As the administrator of sacraments such as reconciliation, a priest’s good example must always shine forth, since “there should be nothing in a priest that does not point to redemption!”
In this way priests should continually become “more perfect ‘living images’ of the Christ the Good Shepherd. This is what the holy People of God expect; this is what the Lord expects of us: that we make him and his salvation present in the world.”
On Oct. 4, Cardinal Piacenza delivered an address in Italian to the seminarians of Los Angeles in which he explained that what the world needs most today is the holiness of each believer. The primacy of God in one’s life must be expressed in a life of prayer and divine intimacy, he said. “The Church needs men of God, not administrators! …The Church needs men who are believers and who are believable. Men who, embracing the Lord’s call, become his enthusiastic witnesses in the world!”
“Amid the tempests of the dominant culture,” he continued, “the Church needs men who … are firmly at the helm of their own lives, of the communities entrusted to them and of the faithful who seek light and aid on their journey of faith.”
He also underscored the importance of intellectual formation, which should always be oriented toward passing on the clear content of the faith with rational arguments, inspired by the example of holy priests.
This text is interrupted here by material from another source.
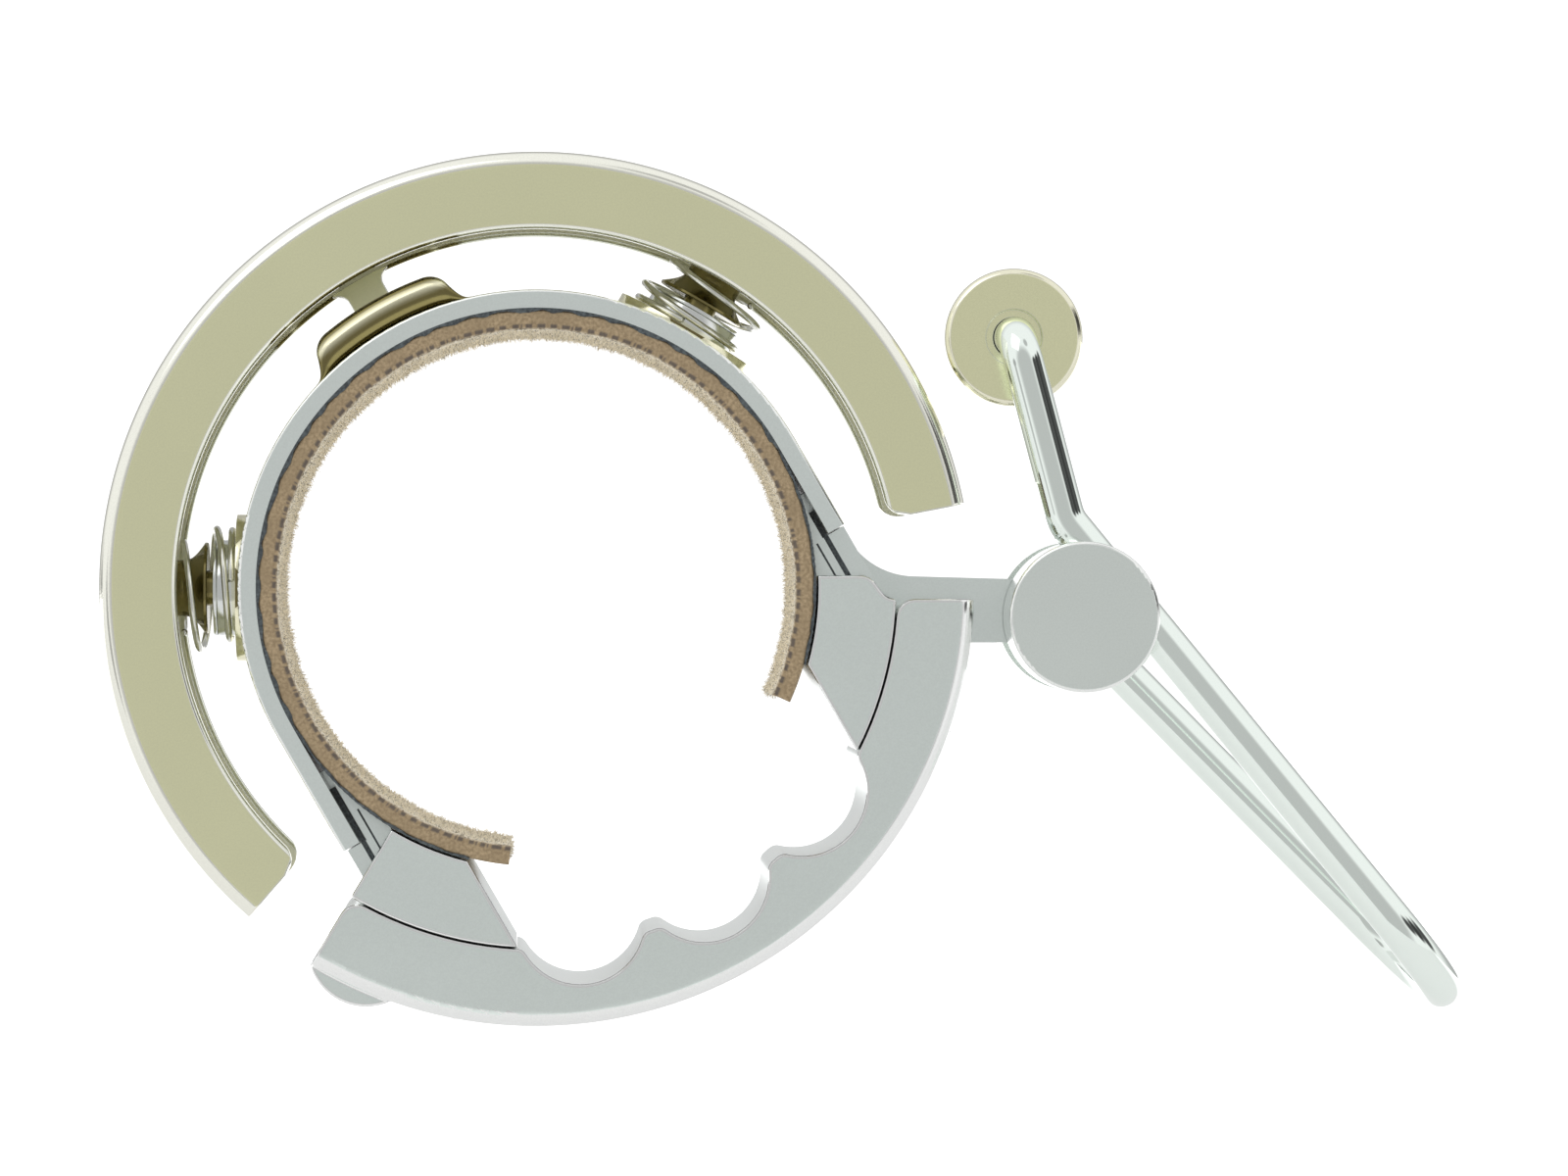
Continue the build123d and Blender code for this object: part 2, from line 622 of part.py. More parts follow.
def screw_washers():
    washers = []
    for side in (-1, 1):
        washer = screw_rod(side, WASHER_R, SCREW_SEAT, SCREW_SEAT - WASHER_T)
        washers.append((washer - screw_rod(side, SCREW_R + SCREW_GAP, PAST, 0)).solid())
    return Compound(washers)


def clamp_screw(side):
    """Socket head cap screw that draws the saddle up to the bar."""
    screw = screw_rod(side, SCREW_R, SCREW_SEAT + SHANK_IN_HEAD, SCREW_TOP)
    screw += screw_rod(side, HEAD_R, HEAD_END, SCREW_SEAT)
    face = Plane(origin=at(spot(side * SCREW_ACROSS, -HEAD_END), 0), z_dir=at(spot(0, 1), 0))
    return screw - face * extrude(hexagon(SOCKET_AF), amount=SOCKET_DEPTH)


def hexagon(across_flats):
    return RegularPolygon(across_flats / 2, 6, major_radius=False)


# ---------------------------------------------------------------- striker

def wire_path():
    near, far = -WIRE_Y, WIRE_Y
    back = Vector(*PIVOT) - Vector(*TIP)
    end = Vector(*PIVOT) - back.normalized() * (AXLE_R + WIRE_END_GAP)
    points = [at(HEAD_SPOT, WIRE_IN_PUCK), at(HEAD_SPOT, near), at(ELBOW, near), at(TIP, near), at(TIP, far),
              at((end.X, end.Y), far)]
    return FilletPolyline(*points, radius=[HEAD_BEND, ELBOW_BEND, TIP_BEND, TIP_BEND])


def striker_wire():
    path = wire_path()
    start = Plane(origin=path @ 0, z_dir=path % 0)
    return sweep(start * Circle(WIRE_R), path=path)


def hammer_head():
    puck = band(disc(HEAD_SPOT, PUCK_R), 2 * PUCK_HALF)
    puck = fillet([e for e in puck.edges() if e.geom_type == GeomType.CIRCLE], PUCK_EDGE)
    puck -= plate(disc(HEAD_SPOT, WIRE_R + WIRE_GRIP), -PAST, WIRE_IN_PUCK)
    return puck - plate(disc(HEAD_SPOT, PUCK_DISH_R), -PAST, -PUCK_HALF + PUCK_DISH)


def near_foot():
    """Point of the near leg closest to the pivot."""
    leg = (Vector(*TIP) - Vector(*ELBOW)).normalized()
    offset = Vector(*PIVOT) - Vector(*ELBOW)
    foot = Vector(*ELBOW) + leg * offset.dot(leg)
    return (foot.X, foot.Y)


def far_grub_spot():
    """Place of the far grub screw, over the far leg's end."""
    leg = (Vector(*TIP) - Vector(*PIVOT)).normalized()
    place = Vector(*PIVOT) + leg * GRUB_OUT
    return (place.X, place.Y)


def cheek(near, far):
    """One half of the drum with its outer edge broken and its blind axle bore."""
    drum = plate(disc(PIVOT, DRUM_R), near, far)
    outer = near if near < 0 else far
    rim = [e for e in drum.edges() if abs((e @ 0).Y - outer) < TRIM and abs((e @ 0.5).Y - outer) < TRIM]
    drum = fillet(rim, DRUM_EDGE)
    return drum - plate(disc(PIVOT, AXLE_R), -AXLE_HALF, AXLE_HALF)


def drum_near():
    drum = cheek(-DRUM_FACE, -CHEEK_IN)
    drum -= rod(at(ELBOW, -WIRE_Y), at(TIP, -WIRE_Y), WIRE_R + WIRE_GRIP)
    return drum - plate(disc(near_foot(), GRUB_R), -WIRE_Y, 0)


def drum_far():
    drum = cheek(CHEEK_IN, DRUM_FACE)
    drum -= rod(at(PIVOT, WIRE_Y), at(TIP, WIRE_Y), WIRE_R + WIRE_GRIP)
    drum -= plate(disc(PIVOT, SPRING_RECESS_R), 0, CHEEK_IN + SPRING_RECESS)
    return drum - plate(disc(far_grub_spot(), GRUB_R), WIRE_Y, PAST)


def grub_screws():
    """Two set screws that press on the wire's legs: the near one from inside, the far one from the face."""
    near_end, far_end = -CHEEK_IN - GRUB_SUNK, DRUM_FACE - GRUB_SUNK
    near = plate(disc(near_foot(), GRUB_R), -WIRE_Y + WIRE_R + WIRE_GRIP, near_end)
    near -= plate(Pos(*near_foot()) * hexagon(GRUB_AF), near_end - GRUB_SOCKET, near_end)
    far = plate(disc(far_grub_spot(), GRUB_R), WIRE_Y + WIRE_R + WIRE_GRIP, far_end)
    far -= plate(Pos(*far_grub_spot()) * hexagon(GRUB_AF), far_end - GRUB_SOCKET, far_end)
    return Compound([near.solid(), far.solid()])


def pivot_axle():
    return plate(disc(PIVOT, AXLE_R), -AXLE_HALF, AXLE_HALF)


def pivot_bush():
    bush = band(disc(PIVOT, BUSH_R), ARM_W)
    return bush - band(disc(PIVOT, AXLE_R + RUNNING_GAP), BAND_W)


def torsion_spring():
    height = SPRING_RECESS - 2 * SPRING_WIRE_R - 2 * COIL_CLEAR
    coil = coil_spring(SPRING_R, SPRING_WIRE_R, height, SPRING_TURNS)
    base = at(PIVOT, CHEEK_IN + SPRING_WIRE_R + COIL_CLEAR)
    return Plane(origin=base, z_dir=(0, 1, 0)) * coil


def export_all():
    """Writes one STEP file for each piece."""
    left, right = 90 + MOUNT_ANGLE, 90 - MOUNT_ANGLE
    pieces = {
        "upper_strap": upper_strap(), "leather_liner": leather_liner(), "liner_bond": liner_bond(),
        "left_lug": left_lug(), "arm_bracket": arm_bracket(), "leg_rivets": leg_rivets(),
        "mount_rivets": mount_rivets(), "tab_keeper": tab_keeper(), "keeper_rivets": keeper_rivets(),
        "bell_ring": bell_ring(), "saddle_shell": saddle_shell(), "left_jaw": left_jaw(),
        "right_jaw": right_jaw(), "screw_washers": screw_washers(), "left_clamp_screw": clamp_screw(-1),
        "right_clamp_screw": clamp_screw(1), "striker_wire": striker_wire(), "hammer_head": hammer_head(),
        "drum_near": drum_near(), "drum_far": drum_far(), "grub_screws": grub_screws(),
        "pivot_axle": pivot_axle(), "pivot_bush": pivot_bush(), "torsion_spring": torsion_spring(),
    }
    for side, angle in (("left", left), ("right", right)):
        pieces[f"{side}_mount_base"] = mount_base(angle)
        pieces[f"{side}_mount_ferrule"] = mount_ferrule(angle)
        pieces[f"{side}_mount_cover"] = mount_cover(angle)
        pieces[f"{side}_mount_coil"] = mount_coil(angle)
        pieces[f"{side}_ring_post"] = ring_post(angle)
    os.makedirs("parts", exist_ok=True)
    for name, piece in pieces.items():
        export_step(piece, f"parts/{name}.step")
        print(name, len(piece.solids()), round(piece.volume, 2))


export_all()
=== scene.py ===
"""Bicycle bell with an open brass ring: meshes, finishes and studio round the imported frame."""
import json
import logging
import math
import random
from dataclasses import dataclass, field
from enum import Enum

import bmesh
import bpy
from mathutils import Matrix, Vector


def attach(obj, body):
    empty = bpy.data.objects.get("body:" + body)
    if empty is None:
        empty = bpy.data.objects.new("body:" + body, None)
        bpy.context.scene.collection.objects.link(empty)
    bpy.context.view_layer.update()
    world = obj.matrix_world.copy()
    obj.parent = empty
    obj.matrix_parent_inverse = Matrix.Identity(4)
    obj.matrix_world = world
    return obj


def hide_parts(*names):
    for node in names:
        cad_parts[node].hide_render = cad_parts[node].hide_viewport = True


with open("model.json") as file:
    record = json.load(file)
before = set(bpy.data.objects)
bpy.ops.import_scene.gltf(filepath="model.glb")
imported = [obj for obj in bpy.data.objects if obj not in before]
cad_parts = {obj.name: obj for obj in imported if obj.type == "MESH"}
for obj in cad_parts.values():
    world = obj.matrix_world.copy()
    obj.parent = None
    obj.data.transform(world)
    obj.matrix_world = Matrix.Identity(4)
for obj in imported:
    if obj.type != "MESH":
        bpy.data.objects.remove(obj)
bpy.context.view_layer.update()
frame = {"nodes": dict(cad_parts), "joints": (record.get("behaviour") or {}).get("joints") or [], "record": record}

MM = 0.001
LOG = logging.getLogger("bell")
FLOAT, VECTOR = "NodeSocketFloat", "NodeSocketVector"
Value = bpy.types.NodeSocket | float | int | tuple | Vector
Colour = tuple[float, float, float]


# ---------------------------------------------------------------- frame of reference

@dataclass(frozen=True)
class Datum:
    """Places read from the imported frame, in metres."""

    crown: Vector = field(default_factory=lambda: Datum.joint_axis("ring_float"))
    pivot: Vector = field(default_factory=lambda: Vector(Datum.joint("hammer_swing")["pos_m"]))

    @staticmethod
    def joint(name: str) -> dict:
        """Returns one joint of the record by name."""
        return next(joint for joint in frame["joints"] if joint["name"] == name)

    @staticmethod
    def joint_axis(name: str) -> Vector:
        """Returns a joint's axis."""
        return Vector(Datum.joint(name)["axis"])

    @property
    def across(self) -> Vector:
        """Direction across the clamp, square to its plane of symmetry."""
        return Vector((self.crown.z, 0.0, -self.crown.x))

    def spot(self, across: float, up: float, y: float = 0.0) -> Vector:
        """Point measured across and up the plane of symmetry.

        Args:
            across: distance from the plane, towards the striker.
            up: distance towards the ring's crown.
            y: place along the bar.

        Returns:
            The point in the row frame.
        """
        return self.across * across + self.crown * up + Vector((0.0, y, 0.0))

    def polar(self, radius: float, angle: float, y: float = 0.0) -> Vector:
        """Point round the bore.

        Args:
            radius: distance from the bore's axis.
            angle: degrees round the bore; 90 is the crown.
            y: place along the bar.

        Returns:
            The point in the row frame.
        """
        turn = math.radians(angle)
        return self.spot(radius * math.cos(turn), radius * math.sin(turn), y)


DATUM = Datum()


# ---------------------------------------------------------------- shader graphs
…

Among the key elements of this formation, he continued, are knowledge of the Catechism of the Catholic Church and of the documents of the Second Vatican Council interpreted correctly, “according to what the council actually said in its documents to the Church and to the world.”
After reiterating at there is no such thing as a “pre-counciliar or post-counciliar Church,” Cardinal Piacenza said, “(t)he true priority and the true modernity, dear friends, is holiness! Holiness is the only way for there to be authentic and profound reform, and we need reform!”
“There is no seminary for holiness except that of the grace of Our Lord and the freedom that is humbly receptive to his action of renewal and manifestation.”